**EXERCISE REQUIREMENTS:** Quote the full listing word for word.

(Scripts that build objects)
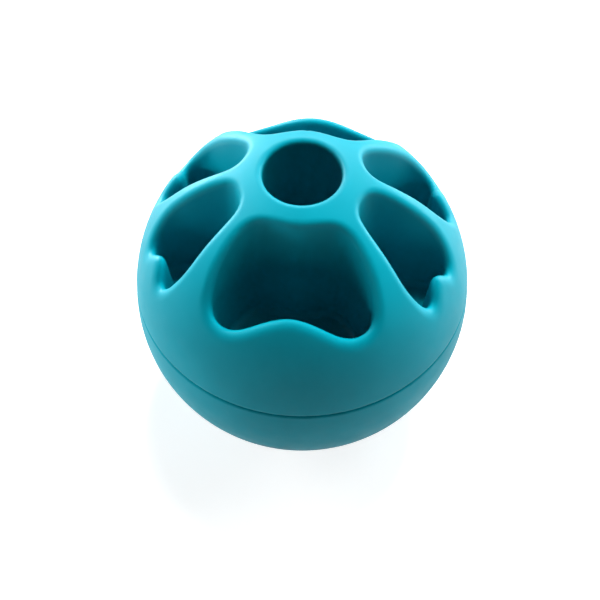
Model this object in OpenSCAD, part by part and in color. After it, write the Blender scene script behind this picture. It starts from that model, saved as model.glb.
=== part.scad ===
// Treat dispensing ball: a weighted rubber bowl, and a dome with six pockets and a well that pulls off it.
// It stands on its foot at z = 0, with its axis on Z and the middle of the front large pocket towards -Y.

/* [Ball] */
// Diameter at the widest circle
ball_d = 100; // [80:1:120]
// Diameter of the flat foot that the ball stands on
foot_d = 26; // [16:1:36]
// Height of the dome above the widest circle
dome_rise = 55; // [50:0.5:58]
// Height of the seam above the widest circle
seam_rise = 8.8; // [6:0.2:9.4]
// Bevel on the two edges that meet at the seam
seam_bevel = 0.5; // [0.3:0.1:0.8]

/* [Well] */
// Diameter of the well, through which the treats come out
well_d = 21.2; // [16:0.2:22]
// Rounding of the well's rim
well_rim_r = 1.8; // [1:0.1:2]

/* [Pockets] */
// Thickness of the floor under the pockets
floor_t = 3.6; // [3:0.2:5]
// Rounding of the pockets' rims
rim_r = 1.5; // [1:0.1:1.6]
// Rounding between a pocket's walls and its floor
floor_r = 2; // [1:0.1:2.5]
// How far a pocket's walls lean in between its rim and its floor
wall_lean = 1.8; // [0.5:0.1:2]
// Angle from the middle of a large pocket to the middle of a small one
toe_angle = 68.8; // [68.4:0.1:69.4]

/* [Joint between the halves] */
// Wall of the bowl round the socket that the dome's spigot plugs into
lip_t = 5.3; // [4.5:0.1:6]
// How much thicker than that the bowl is below its socket
socket_step = 1.2; // [1:0.1:1.6]
// Length of the spigot
spigot_l = 9; // [7:0.5:10]
// Wall of the spigot
spigot_t = 4.5; // [4:0.5:6]
// Gap round the spigot
spigot_gap = 0.05; // [0.03:0.01:0.1]
// Bevel on the spigot's leading edges
spigot_bevel = 1; // [0.5:0.1:1.5]

/* [Weight] */
// Diameter of the weight
weight_d = 40; // [34:1:48]
// Thickness of the weight
weight_t = 8; // [6:0.5:8.5]
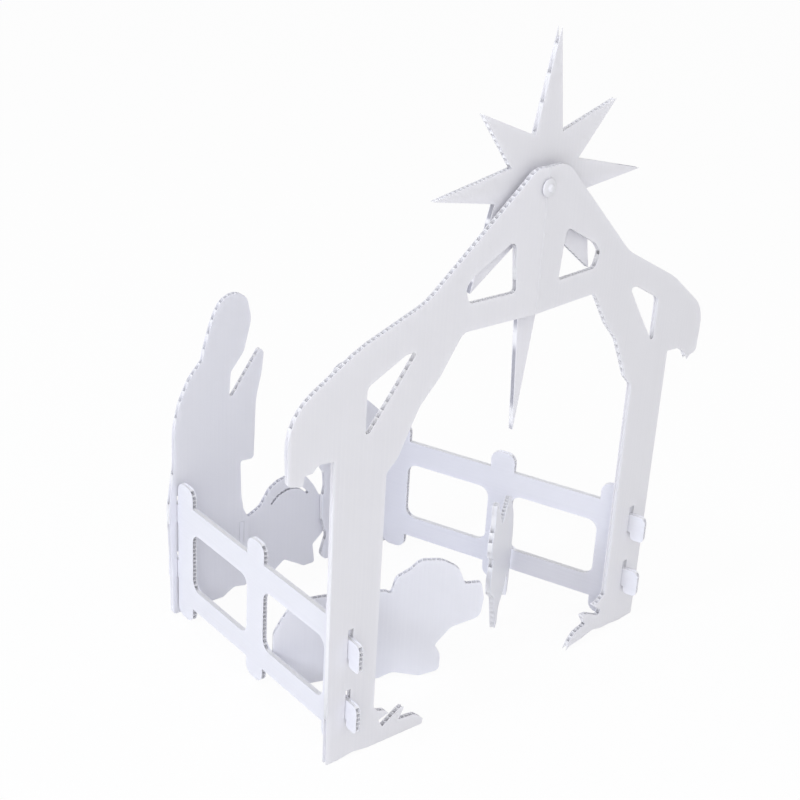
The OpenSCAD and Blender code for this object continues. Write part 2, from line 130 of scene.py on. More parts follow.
class Sum:
    """A shader socket that takes part in Python arithmetic."""

    def __init__(self, bench: "Bench", socket: bpy.types.NodeSocket) -> None:
        """Wraps a socket of the bench's node tree."""
        self.bench = bench
        self.socket = socket

    def _math(self, operation: str, *values: Union["Sum", float]) -> "Sum":
        """Adds one Math node.

        Args:
            operation: the Math node's operation.
            values: sockets or numbers for its inputs, in order.

        Returns:
            The node's result.
        """
        made = self.bench.add("ShaderNodeMath", {"operation": operation}, dict(enumerate(values)))
        return Sum(self.bench, made.outputs[0])

    def __add__(self, other: Union["Sum", float]) -> "Sum":
        """Returns self + other."""
        return self._math("ADD", self, other)

    __radd__ = __add__

    def __sub__(self, other: Union["Sum", float]) -> "Sum":
        """Returns self - other."""
        return self._math("SUBTRACT", self, other)

    def __rsub__(self, other: float) -> "Sum":
        """Returns other - self."""
        return self._math("SUBTRACT", other, self)

    def __mul__(self, other: Union["Sum", float]) -> "Sum":
        """Returns self * other."""
        return self._math("MULTIPLY", self, other)

    __rmul__ = __mul__

    def __truediv__(self, other: float) -> "Sum":
        """Returns self / other."""
        return self._math("DIVIDE", self, other)

    def fraction(self) -> "Sum":
        """Returns the part after the decimal point."""
        return self._math("FRACT", self)

    def size(self) -> "Sum":
        """Returns the absolute value."""
        return self._math("ABSOLUTE", self)

    def off_average(self) -> "Sum":
        """Returns how far a noise lies from its average."""
        return (self - NOISE_AVERAGE).size()

    def below(self, limit: float, soft: float) -> "Sum":
        """Returns 1 where the value is under the limit and 0 over it.

        Args:
            limit: where the change lies.
            soft: half the width over which it changes.

        Returns:
            A mask from 0 to 1.
        """
        spans = {"From Min": limit - soft, "From Max": limit + soft, "To Min": 1.0, "To Max": 0.0}
        settings = {"interpolation_type": "SMOOTHSTEP"}
        made = self.bench.add("ShaderNodeMapRange", settings, {"Value": self, **spans})
        return Sum(self.bench, made.outputs["Result"])


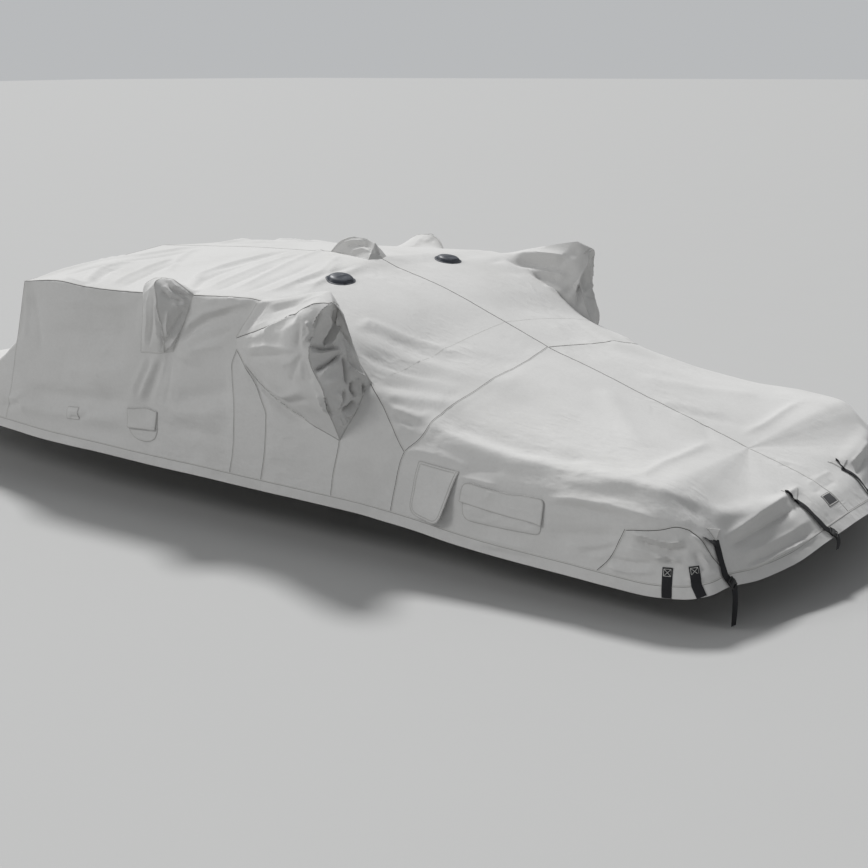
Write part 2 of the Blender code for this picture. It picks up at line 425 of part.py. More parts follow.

**RESULT OF THIS EXERCISE:**
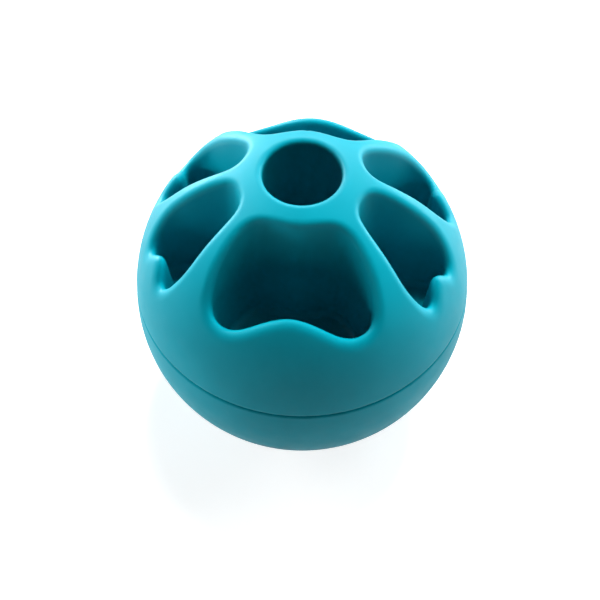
Model this object in OpenSCAD, part by part and in color. After it, write the Blender scene script behind this picture. It starts from that model, saved as model.glb.
=== part.scad ===
// Treat dispensing ball: a weighted rubber bowl, and a dome with six pockets and a well that pulls off it.
// It stands on its foot at z = 0, with its axis on Z and the middle of the front large pocket towards -Y.

/* [Ball] */
// Diameter at the widest circle
ball_d = 100; // [80:1:120]
// Diameter of the flat foot that the ball stands on
foot_d = 26; // [16:1:36]
// Height of the dome above the widest circle
dome_rise = 55; // [50:0.5:58]
// Height of the seam above the widest circle
seam_rise = 8.8; // [6:0.2:9.4]
// Bevel on the two edges that meet at the seam
seam_bevel = 0.5; // [0.3:0.1:0.8]

/* [Well] */
// Diameter of the well, through which the treats come out
well_d = 21.2; // [16:0.2:22]
// Rounding of the well's rim
well_rim_r = 1.8; // [1:0.1:2]

/* [Pockets] */
// Thickness of the floor under the pockets
floor_t = 3.6; // [3:0.2:5]
// Rounding of the pockets' rims
rim_r = 1.5; // [1:0.1:1.6]
// Rounding between a pocket's walls and its floor
floor_r = 2; // [1:0.1:2.5]
// How far a pocket's walls lean in between its rim and its floor
wall_lean = 1.8; // [0.5:0.1:2]
// Angle from the middle of a large pocket to the middle of a small one
toe_angle = 68.8; // [68.4:0.1:69.4]

/* [Joint between the halves] */
// Wall of the bowl round the socket that the dome's spigot plugs into
lip_t = 5.3; // [4.5:0.1:6]
// How much thicker than that the bowl is below its socket
socket_step = 1.2; // [1:0.1:1.6]
// Length of the spigot
spigot_l = 9; // [7:0.5:10]
// Wall of the spigot
spigot_t = 4.5; // [4:0.5:6]
// Gap round the spigot
spigot_gap = 0.05; // [0.03:0.01:0.1]
// Bevel on the spigot's leading edges
spigot_bevel = 1; // [0.5:0.1:1.5]

/* [Weight] */
// Diameter of the weight
weight_d = 40; // [34:1:48]
// Thickness of the weight
weight_t = 8; // [6:0.5:8.5]
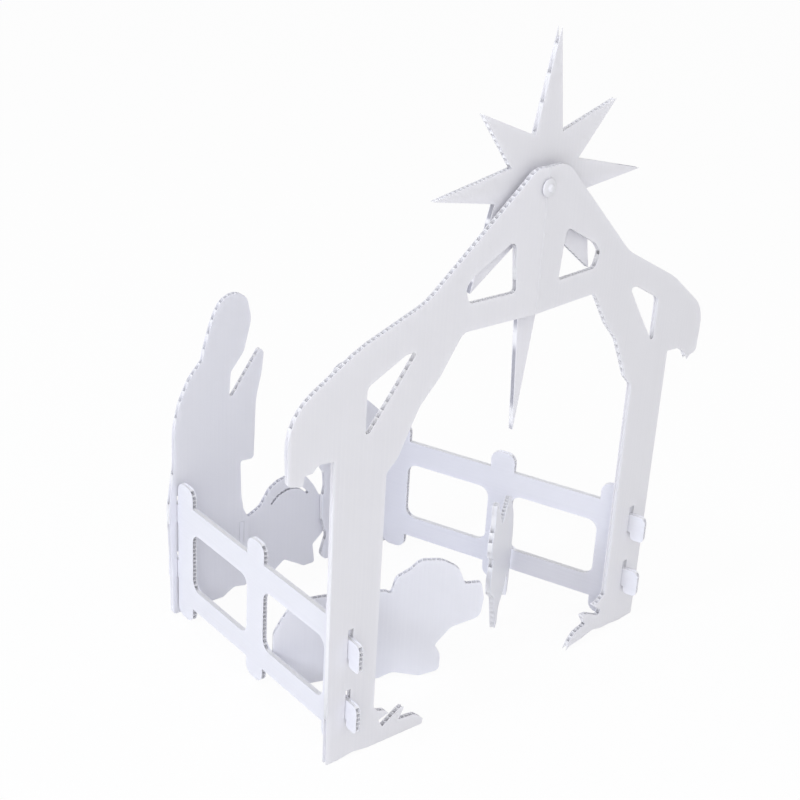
The OpenSCAD and Blender code for this object continues. Write part 2, from line 130 of scene.py on. More parts follow.
class Sum:
    """A shader socket that takes part in Python arithmetic."""

    def __init__(self, bench: "Bench", socket: bpy.types.NodeSocket) -> None:
        """Wraps a socket of the bench's node tree."""
        self.bench = bench
        self.socket = socket

    def _math(self, operation: str, *values: Union["Sum", float]) -> "Sum":
        """Adds one Math node.

        Args:
            operation: the Math node's operation.
            values: sockets or numbers for its inputs, in order.

        Returns:
            The node's result.
        """
        made = self.bench.add("ShaderNodeMath", {"operation": operation}, dict(enumerate(values)))
        return Sum(self.bench, made.outputs[0])

    def __add__(self, other: Union["Sum", float]) -> "Sum":
        """Returns self + other."""
        return self._math("ADD", self, other)

    __radd__ = __add__

    def __sub__(self, other: Union["Sum", float]) -> "Sum":
        """Returns self - other."""
        return self._math("SUBTRACT", self, other)

    def __rsub__(self, other: float) -> "Sum":
        """Returns other - self."""
        return self._math("SUBTRACT", other, self)

    def __mul__(self, other: Union["Sum", float]) -> "Sum":
        """Returns self * other."""
        return self._math("MULTIPLY", self, other)

    __rmul__ = __mul__

    def __truediv__(self, other: float) -> "Sum":
        """Returns self / other."""
        return self._math("DIVIDE", self, other)

    def fraction(self) -> "Sum":
        """Returns the part after the decimal point."""
        return self._math("FRACT", self)

    def size(self) -> "Sum":
        """Returns the absolute value."""
        return self._math("ABSOLUTE", self)

    def off_average(self) -> "Sum":
        """Returns how far a noise lies from its average."""
        return (self - NOISE_AVERAGE).size()

    def below(self, limit: float, soft: float) -> "Sum":
        """Returns 1 where the value is under the limit and 0 over it.

        Args:
            limit: where the change lies.
            soft: half the width over which it changes.

        Returns:
            A mask from 0 to 1.
        """
        spans = {"From Min": limit - soft, "From Max": limit + soft, "To Min": 1.0, "To Max": 0.0}
        settings = {"interpolation_type": "SMOOTHSTEP"}
        made = self.bench.add("ShaderNodeMapRange", settings, {"Value": self, **spans})
        return Sum(self.bench, made.outputs["Result"])


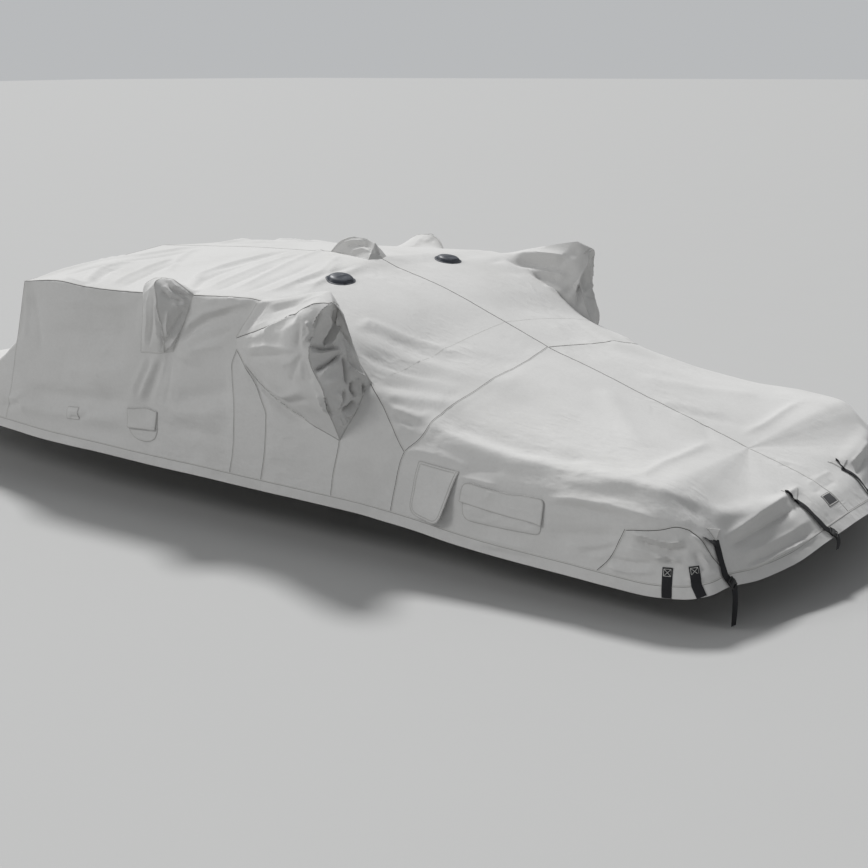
Write part 2 of the Blender code for this picture. It picks up at line 425 of part.py. More parts follow.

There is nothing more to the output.